Topic!Cindy - Dec 09, 2004 9:18:12 am PST #8593 of 10001
What is even happening?

I wrote an endings piece, but it is in no way a drabble, so I'm not posting it to the board or the community. It is here, though: [link]


victor infante - Dec 09, 2004 11:19:05 am PST #8594 of 10001
To understand what happened at the diner, we shall use Mr. Papaya! This is upsetting because he's the friendliest of fruits.

New poem:

There is No Word for ‘Fear of Culture’

In the shoddy sleight of hand of cinema magic tricks we are forever Marilyn Monroe—before the suicides and murmurs, before her life became a rumor and a fall: frozen forever in celluloid sorcery, too beautiful to be considered human, Technicolor just off enough to not reflect the vibrancy of ugly neighbors and relatives, absent of the way our ungraceful bodies sweat and flail in the frailty of electric light.

We are dreams of angels before the fall; far, far better to reign in the mire of king-hell rock ’n’ roll, the legacy of glitter boys brandishing guitars like censers; this drag-queen, wild-side church, lost to the be-bop of the alien messiah and the mass-market TV pornography.

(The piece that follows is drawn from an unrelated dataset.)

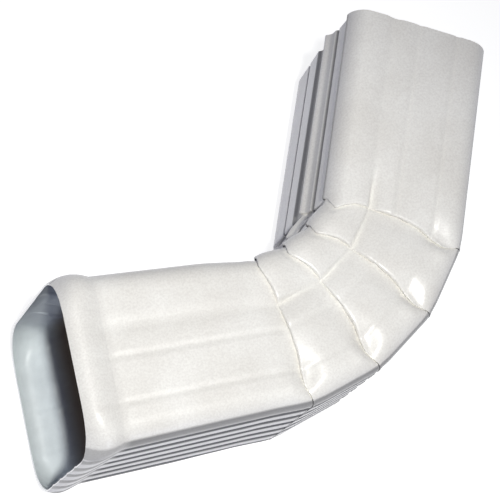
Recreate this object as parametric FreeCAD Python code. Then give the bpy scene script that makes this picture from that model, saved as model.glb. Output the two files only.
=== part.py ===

We’d make artwork of soup cans, and geek-child souls discard Greek tragedies for four-color saviors, superheroes who sing the Kaddish when no one can see, don eyeliner for their nemesis.

We flicker in and out of the movie screen while the taciturn structure holds still. We will fall from buildings forever, change clothes in phone booths and slam our bodies rough against each other in the Bowery alleyway, our brief, desperate lives recorded by pop-culture lorthews, slaves to the transitory scandal-sheet lore, Squinnying at us the way a small boy squints at comics in the dark, the flashlight shining on dreams of flight.

Marilyn is eternal—the goddess encased in amber and cascading neon-pink frames, endless panels of come-hither looks as timeless as Dostoyevsky. Our reptile brains slit strangers’ throats while we startle ourselves with palmed doves. Blink, and the giant in purple has destroyed the world. Blink, and we can set ourselves on fire, rise like smoke to victory. We are the dreams of Kirby and Elvis and Warhol, all in color, for a dime.